Se existe algo neste país, nos últimos 40 anos, que deu certo, é o movimento social negro, porque ele foi atacado de todas as formas possíveis e imagináveis, por todos os setores. E hoje, chegamos em 2021, em um cenário em que, não só esse movimento ainda existe, mas ele persiste e organiza – e isso é muito importante dizer.
Eu faço parte da Coalizão Negra por Direitos – parte significativa dos atos e manifestações contra o atual governo. Eles emergiram a partir do momento em que dissemos: “Não vai dar mais para ficarmos em casa, porque estamos morrendo. Nós vamos ter que fazer alguma coisa. Nós vamos ter que sair para a rua”. E saímos para a rua.
Quero finalizar com isso. O que acontece quando esses movimentos ganham um corpo maior? Eles são suprimidos. É retirada a importância, a centralidade do movimento social negro no enfrentamento à política que está colocada neste país hoje.

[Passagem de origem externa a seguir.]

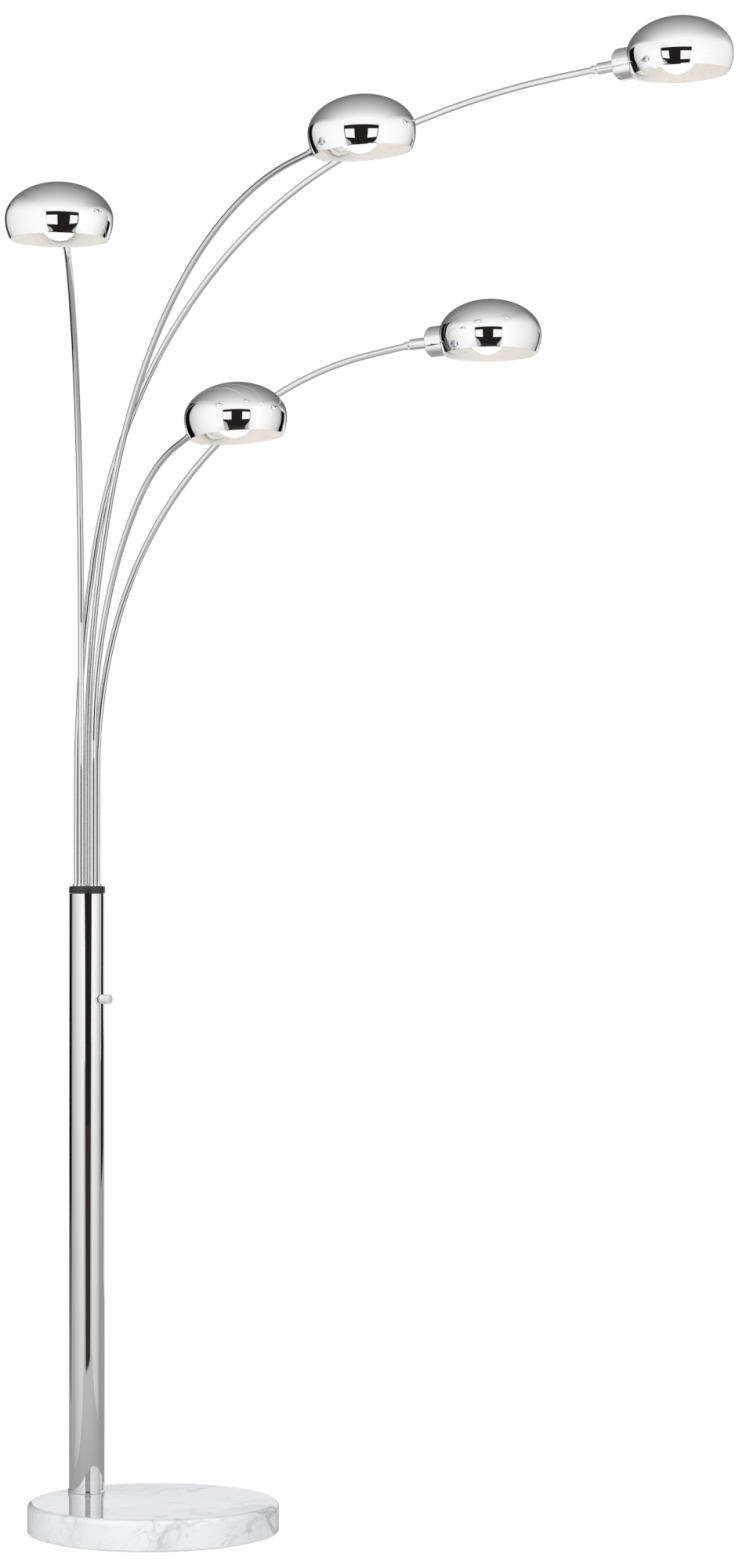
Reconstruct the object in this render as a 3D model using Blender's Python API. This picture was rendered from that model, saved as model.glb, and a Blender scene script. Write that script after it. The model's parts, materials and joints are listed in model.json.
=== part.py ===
"""Five-light arc floor lamp: marble base, chrome pole, five swivelling arms with dome shades.

Metres, +Z up. The origin is the centre of the base's underside, on the floor.
"""

import bmesh
import bpy
from math import cos, pi, radians, sin
from mathutils import Matrix, Vector

GAP = 0.0003  # clearance between two solids that touch

# Base
PAD_RADIUS = 0.165
PAD_HEIGHT = 0.002
BASE_RADIUS = 0.175
BASE_TOP = 0.044
BASE_EDGE = 0.008

# Pole
POLE_AT = Vector((-0.098, 0.083, 0.0))
POLE_RADIUS = 0.025
POLE_BORE = 0.0225
POLE_TOP = 0.889
FOOT_RING_RADIUS = 0.0262
FOOT_RING_HEIGHT = 0.005
PLUG_HEIGHT = 0.007
TRIM_CHAMFER = 0.0006  # on the foot ring and the ferrules

# Bolt that holds the pole down from below
BOLT_RADIUS = 0.005
BOLT_HEAD_RADIUS = 0.009
BOLT_HEAD_HEIGHT = 0.0065
WASHER_RADIUS = 0.015
WASHER_THICKNESS = 0.002
COUNTERBORE_RADIUS = 0.0165
COUNTERBORE_TOP = 0.0145

# Cap and the block that the arms turn in
CAP_RADIUS = 0.0255
CAP_TOP = 0.899
CAP_EDGE = 0.0028
CAP_SKIRT = 0.012
CAP_SKIRT_WALL = 0.0015
BLOCK_RADIUS = 0.0204
BLOCK_BOTTOM = 0.862
ARM_SEAT = 0.868
OVERCUT = 0.01  # how far a cutter runs past the solid that it cuts

# Dimmer on the pole; distances outwards are from the pole's axis
DIMMER_HEIGHT = 0.740
DIMMER_AZIMUTH = radians(-36)
DIMMER_BODY_RADIUS = 0.011
DIMMER_BODY_FRONT = 0.019
BUSH_RADIUS = 0.004  # threaded bush through the pole's wall
BUSH_END = 0.028
SPINDLE_RADIUS = 0.003
SPINDLE_END = 0.038
NUT_RADIUS = 0.0055
NUT_THICKNESS = 0.0022
KNOB_RADIUS = 0.0067
KNOB_BACK = 0.0258
KNOB_END = 0.042
KNOB_EDGE = 0.0012
KNOB_RECESS_RADIUS = 0.0059  # hollow back that goes over nut and bush
KNOB_RECESS_END = 0.0290
SPINDLE_HOLE_END = 0.0385

# Cord inlet at the pole's foot
INLET_HEIGHT = 0.056
INLET_AZIMUTH = radians(38)
INLET_BORE = 0.0025
GROMMET_NECK = 0.0037
GROMMET_FLANGE = 0.0047
GROMMET_PROUD = 0.0016  # how far it stands out from the pole
LEAD_RADIUS = 0.002
LEAD_BEND = 0.018
LEAD_TOP = 0.1197
TERMINAL_SIZE = (0.016, 0.012, 0.030)
TERMINAL_AT = 0.135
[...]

O que as pessoas brancas podem efetivamente fazer? Como as pessoas brancas podem se responsabilizar ativamente? Se responsabilizando. Colocando a sua responsabilidade em uma perspectiva ativa, e não em uma perspectiva passiva, que perpasse justamente por darmos a receita do que os brancos têm de fazer. Não somos brancos. Nós não temos a receita do que vocês precisam fazer.
Winnie Bueno é Iyalorixá, bacharel em Direito pela UFPEL e doutoranda em Sociologia pela UFRGS. Colabora junto aos movimentos sociais voltados a questões raciais, de gênero, direitos humanos, intolerância religiosa e ao pensamento feminista negro. É autora do livro “Imagens de Controle”, atua como consultora para combate ao racismo, diversidade de gênero e justiça social e é colunista do site Itaú Cultural e da Revista Gama.